** Start of Data for processing **

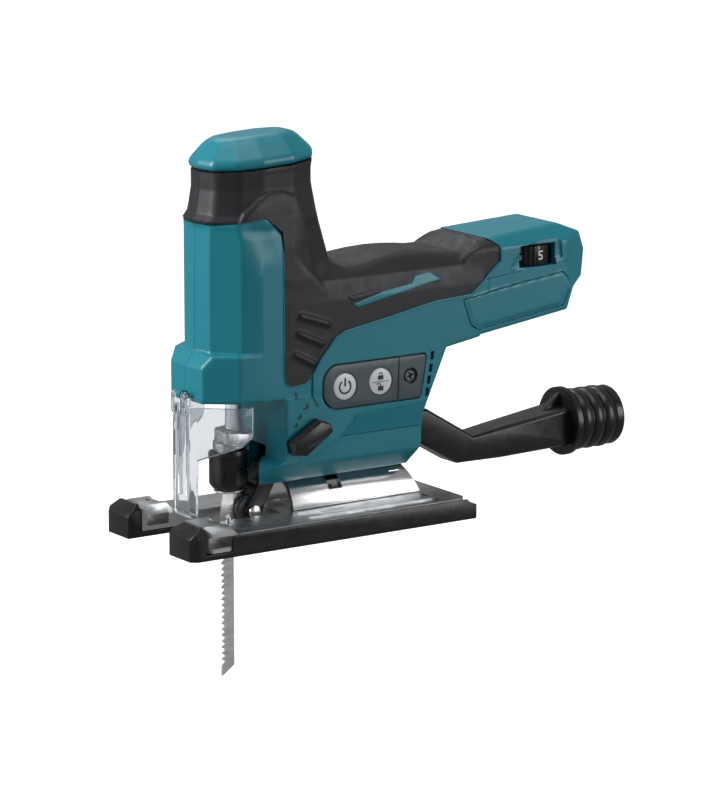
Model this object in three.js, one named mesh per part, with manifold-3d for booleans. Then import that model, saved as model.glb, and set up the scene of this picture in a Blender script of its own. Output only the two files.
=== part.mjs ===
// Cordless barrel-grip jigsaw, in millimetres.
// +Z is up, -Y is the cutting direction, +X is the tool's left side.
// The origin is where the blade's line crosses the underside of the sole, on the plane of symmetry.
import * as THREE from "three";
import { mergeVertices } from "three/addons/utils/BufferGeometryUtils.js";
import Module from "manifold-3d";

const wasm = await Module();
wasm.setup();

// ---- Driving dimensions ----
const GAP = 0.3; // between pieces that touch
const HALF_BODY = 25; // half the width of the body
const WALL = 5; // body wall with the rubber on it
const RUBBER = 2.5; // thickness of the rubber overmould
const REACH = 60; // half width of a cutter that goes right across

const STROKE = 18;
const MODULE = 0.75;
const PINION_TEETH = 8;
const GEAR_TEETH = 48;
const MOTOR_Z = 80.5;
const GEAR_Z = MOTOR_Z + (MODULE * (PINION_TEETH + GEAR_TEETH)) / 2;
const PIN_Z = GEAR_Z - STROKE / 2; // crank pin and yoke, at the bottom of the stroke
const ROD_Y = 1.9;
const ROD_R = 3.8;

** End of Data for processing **
** Start of Data for processing **

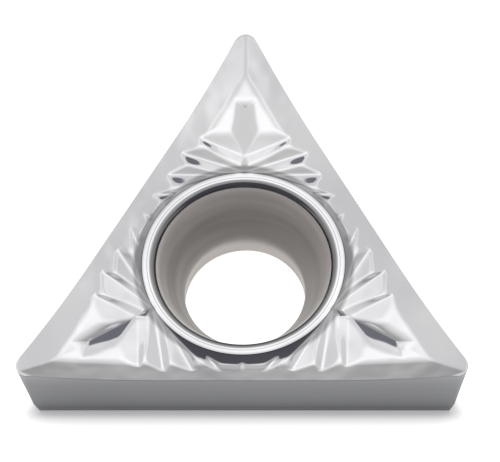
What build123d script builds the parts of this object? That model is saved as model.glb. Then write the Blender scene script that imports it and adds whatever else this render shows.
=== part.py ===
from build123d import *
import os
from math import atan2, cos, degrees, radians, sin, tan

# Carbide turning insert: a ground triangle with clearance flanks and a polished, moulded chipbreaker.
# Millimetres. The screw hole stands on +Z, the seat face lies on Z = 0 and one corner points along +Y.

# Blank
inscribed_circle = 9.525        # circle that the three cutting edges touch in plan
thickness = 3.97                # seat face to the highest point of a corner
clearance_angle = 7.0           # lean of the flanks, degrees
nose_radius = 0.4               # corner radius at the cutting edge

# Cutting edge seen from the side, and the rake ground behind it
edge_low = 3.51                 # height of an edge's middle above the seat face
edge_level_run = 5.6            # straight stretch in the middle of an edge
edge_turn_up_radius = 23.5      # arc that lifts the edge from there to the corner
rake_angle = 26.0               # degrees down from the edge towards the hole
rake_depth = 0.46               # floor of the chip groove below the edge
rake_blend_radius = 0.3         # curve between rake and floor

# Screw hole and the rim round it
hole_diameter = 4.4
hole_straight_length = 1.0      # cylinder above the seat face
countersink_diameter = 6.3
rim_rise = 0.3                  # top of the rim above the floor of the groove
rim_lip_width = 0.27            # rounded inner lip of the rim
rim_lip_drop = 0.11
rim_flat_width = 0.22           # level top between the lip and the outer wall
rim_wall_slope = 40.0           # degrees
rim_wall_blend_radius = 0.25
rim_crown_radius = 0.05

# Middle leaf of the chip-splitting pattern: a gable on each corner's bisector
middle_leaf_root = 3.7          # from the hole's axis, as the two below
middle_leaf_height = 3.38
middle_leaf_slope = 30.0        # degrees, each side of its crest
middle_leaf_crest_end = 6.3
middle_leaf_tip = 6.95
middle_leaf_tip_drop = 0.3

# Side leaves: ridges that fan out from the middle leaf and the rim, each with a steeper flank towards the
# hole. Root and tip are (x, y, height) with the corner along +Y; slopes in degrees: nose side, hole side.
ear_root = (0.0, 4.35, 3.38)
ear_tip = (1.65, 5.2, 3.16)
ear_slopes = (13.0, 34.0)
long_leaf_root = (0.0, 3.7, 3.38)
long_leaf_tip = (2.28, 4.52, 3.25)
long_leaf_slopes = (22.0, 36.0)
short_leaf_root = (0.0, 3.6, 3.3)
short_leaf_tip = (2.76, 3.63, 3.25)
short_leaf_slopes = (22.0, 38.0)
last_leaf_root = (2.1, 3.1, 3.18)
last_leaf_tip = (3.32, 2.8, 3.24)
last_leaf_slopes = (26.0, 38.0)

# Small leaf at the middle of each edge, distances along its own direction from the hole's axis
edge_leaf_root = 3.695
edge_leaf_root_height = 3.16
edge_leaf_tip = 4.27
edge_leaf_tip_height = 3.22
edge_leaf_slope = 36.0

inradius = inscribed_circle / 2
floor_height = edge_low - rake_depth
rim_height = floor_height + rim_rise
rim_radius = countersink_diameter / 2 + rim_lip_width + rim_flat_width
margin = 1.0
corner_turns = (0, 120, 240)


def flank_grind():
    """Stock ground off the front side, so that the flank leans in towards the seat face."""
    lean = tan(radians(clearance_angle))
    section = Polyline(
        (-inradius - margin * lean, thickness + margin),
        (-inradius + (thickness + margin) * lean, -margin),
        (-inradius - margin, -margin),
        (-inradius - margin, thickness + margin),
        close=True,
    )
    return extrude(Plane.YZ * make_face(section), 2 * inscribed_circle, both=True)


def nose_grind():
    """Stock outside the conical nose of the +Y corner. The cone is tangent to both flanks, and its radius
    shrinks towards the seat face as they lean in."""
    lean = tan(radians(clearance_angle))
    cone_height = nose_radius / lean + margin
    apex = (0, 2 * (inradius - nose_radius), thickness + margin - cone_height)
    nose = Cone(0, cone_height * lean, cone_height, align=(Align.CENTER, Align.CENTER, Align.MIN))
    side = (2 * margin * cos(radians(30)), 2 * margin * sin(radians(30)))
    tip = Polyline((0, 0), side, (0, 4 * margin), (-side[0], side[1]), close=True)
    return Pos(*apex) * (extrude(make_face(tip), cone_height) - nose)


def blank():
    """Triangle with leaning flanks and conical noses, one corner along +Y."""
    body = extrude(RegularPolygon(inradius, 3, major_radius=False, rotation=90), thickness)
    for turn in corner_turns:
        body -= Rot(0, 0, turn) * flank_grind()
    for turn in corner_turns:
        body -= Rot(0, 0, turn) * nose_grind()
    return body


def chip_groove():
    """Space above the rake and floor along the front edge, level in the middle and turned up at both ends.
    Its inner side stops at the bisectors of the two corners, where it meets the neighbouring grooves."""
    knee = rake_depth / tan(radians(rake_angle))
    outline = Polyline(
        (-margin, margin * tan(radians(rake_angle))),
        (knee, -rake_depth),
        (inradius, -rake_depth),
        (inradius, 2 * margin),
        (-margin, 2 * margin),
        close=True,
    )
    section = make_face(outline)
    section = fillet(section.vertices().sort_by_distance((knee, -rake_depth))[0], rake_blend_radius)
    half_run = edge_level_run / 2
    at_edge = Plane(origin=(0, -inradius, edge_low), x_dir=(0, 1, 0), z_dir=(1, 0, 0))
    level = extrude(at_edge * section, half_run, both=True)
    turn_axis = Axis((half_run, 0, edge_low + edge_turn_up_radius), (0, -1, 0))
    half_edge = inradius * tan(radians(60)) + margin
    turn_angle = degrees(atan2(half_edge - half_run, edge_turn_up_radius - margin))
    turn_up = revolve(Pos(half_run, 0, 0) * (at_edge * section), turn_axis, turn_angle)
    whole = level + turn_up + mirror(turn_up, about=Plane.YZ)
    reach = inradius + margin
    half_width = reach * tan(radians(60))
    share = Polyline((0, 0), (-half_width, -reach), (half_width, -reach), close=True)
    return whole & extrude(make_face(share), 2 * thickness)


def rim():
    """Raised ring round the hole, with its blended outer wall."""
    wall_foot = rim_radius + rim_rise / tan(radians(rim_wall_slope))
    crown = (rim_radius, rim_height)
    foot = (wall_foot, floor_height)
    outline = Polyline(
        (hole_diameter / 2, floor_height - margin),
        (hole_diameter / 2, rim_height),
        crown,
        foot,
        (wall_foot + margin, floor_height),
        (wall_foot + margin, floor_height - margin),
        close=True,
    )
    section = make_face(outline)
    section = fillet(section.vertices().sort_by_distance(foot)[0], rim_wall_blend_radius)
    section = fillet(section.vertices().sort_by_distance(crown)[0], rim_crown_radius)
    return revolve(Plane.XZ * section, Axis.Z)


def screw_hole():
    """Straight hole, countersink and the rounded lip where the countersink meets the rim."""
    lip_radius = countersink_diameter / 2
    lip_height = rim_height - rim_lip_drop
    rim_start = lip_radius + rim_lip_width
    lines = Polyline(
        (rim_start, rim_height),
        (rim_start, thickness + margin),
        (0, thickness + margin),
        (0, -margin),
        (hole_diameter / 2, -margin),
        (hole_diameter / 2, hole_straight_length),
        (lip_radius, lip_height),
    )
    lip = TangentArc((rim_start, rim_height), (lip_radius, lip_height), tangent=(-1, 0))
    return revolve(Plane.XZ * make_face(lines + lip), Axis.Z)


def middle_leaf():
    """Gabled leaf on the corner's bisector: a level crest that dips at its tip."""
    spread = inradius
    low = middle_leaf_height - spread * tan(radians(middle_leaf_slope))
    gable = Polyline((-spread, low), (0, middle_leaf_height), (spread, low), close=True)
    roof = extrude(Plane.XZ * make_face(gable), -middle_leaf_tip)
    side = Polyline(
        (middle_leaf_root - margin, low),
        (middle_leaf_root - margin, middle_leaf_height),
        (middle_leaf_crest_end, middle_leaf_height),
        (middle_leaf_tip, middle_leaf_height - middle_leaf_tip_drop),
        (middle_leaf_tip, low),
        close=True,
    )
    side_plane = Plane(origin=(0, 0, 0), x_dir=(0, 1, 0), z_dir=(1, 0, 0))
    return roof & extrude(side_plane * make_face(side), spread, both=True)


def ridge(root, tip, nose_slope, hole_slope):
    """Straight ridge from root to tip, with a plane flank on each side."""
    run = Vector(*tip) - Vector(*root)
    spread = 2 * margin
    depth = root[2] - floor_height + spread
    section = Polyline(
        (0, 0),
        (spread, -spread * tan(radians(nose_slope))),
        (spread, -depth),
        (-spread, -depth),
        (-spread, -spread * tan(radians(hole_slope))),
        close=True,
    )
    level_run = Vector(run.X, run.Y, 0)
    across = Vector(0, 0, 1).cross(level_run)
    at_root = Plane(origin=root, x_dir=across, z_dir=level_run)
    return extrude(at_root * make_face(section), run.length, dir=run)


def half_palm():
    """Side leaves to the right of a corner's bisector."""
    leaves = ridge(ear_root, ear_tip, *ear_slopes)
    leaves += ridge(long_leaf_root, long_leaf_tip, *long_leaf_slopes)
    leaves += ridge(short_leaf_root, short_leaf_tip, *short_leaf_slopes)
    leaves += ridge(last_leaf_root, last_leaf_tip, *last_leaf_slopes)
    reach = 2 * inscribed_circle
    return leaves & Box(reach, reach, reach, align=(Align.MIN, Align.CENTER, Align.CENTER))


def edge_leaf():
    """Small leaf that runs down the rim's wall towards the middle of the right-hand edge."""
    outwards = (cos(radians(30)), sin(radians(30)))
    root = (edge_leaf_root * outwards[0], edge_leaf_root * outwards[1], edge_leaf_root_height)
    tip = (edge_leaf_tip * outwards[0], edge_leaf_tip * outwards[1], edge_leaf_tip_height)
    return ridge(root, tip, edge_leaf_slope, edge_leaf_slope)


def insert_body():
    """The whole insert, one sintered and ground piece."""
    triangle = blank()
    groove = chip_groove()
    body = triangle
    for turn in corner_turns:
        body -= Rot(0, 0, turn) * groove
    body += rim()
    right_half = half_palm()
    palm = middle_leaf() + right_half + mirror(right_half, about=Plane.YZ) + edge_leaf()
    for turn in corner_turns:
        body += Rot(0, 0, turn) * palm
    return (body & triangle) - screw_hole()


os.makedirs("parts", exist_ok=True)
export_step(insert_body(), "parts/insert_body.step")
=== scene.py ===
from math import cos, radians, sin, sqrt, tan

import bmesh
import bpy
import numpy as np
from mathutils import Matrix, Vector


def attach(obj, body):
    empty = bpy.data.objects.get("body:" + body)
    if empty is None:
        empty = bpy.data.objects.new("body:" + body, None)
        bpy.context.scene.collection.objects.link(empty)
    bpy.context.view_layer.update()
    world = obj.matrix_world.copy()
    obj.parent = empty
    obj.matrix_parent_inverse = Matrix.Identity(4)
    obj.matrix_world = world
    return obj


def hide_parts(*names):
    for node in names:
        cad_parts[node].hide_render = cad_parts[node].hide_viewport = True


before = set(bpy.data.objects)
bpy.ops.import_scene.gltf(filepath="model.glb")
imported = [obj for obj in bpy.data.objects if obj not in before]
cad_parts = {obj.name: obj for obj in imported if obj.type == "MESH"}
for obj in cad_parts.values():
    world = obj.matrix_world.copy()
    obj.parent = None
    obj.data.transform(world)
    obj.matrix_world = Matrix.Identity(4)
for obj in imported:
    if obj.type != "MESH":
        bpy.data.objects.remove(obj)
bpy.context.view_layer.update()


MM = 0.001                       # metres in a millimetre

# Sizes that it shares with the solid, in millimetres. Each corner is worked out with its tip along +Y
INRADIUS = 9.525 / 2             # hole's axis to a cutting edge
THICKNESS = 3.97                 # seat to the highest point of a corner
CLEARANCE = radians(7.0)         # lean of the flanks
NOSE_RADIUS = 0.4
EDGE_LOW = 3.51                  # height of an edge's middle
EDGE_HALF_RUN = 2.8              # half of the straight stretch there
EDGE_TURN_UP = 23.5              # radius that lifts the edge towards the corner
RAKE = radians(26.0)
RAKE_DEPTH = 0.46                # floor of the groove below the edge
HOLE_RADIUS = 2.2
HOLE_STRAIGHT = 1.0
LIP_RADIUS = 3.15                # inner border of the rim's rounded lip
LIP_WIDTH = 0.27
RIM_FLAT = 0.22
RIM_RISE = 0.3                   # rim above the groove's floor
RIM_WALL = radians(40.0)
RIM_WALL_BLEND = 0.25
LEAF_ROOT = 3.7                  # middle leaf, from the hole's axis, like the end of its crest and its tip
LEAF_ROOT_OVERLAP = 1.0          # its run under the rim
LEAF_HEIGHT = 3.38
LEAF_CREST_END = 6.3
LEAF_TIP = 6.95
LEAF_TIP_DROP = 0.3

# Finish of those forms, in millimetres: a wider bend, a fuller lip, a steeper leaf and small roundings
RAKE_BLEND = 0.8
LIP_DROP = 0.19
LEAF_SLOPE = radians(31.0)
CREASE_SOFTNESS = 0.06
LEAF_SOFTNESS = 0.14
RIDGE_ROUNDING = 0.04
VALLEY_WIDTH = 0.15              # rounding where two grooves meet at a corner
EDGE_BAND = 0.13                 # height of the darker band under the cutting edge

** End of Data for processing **

**Challenge**
Above are the records; from them, give again exactly the lines from the one containing "palm = middle_leaf()" through the one containing "for node in", both included.

**Task solution**
    palm = middle_leaf() + right_half + mirror(right_half, about=Plane.YZ) + edge_leaf()
    for turn in corner_turns:
        body += Rot(0, 0, turn) * palm
    return (body & triangle) - screw_hole()


os.makedirs("parts", exist_ok=True)
export_step(insert_body(), "parts/insert_body.step")
=== scene.py ===
from math import cos, radians, sin, sqrt, tan

import bmesh
import bpy
import numpy as np
from mathutils import Matrix, Vector


def attach(obj, body):
    empty = bpy.data.objects.get("body:" + body)
    if empty is None:
        empty = bpy.data.objects.new("body:" + body, None)
        bpy.context.scene.collection.objects.link(empty)
    bpy.context.view_layer.update()
    world = obj.matrix_world.copy()
    obj.parent = empty
    obj.matrix_parent_inverse = Matrix.Identity(4)
    obj.matrix_world = world
    return obj


def hide_parts(*names):
    for node in names:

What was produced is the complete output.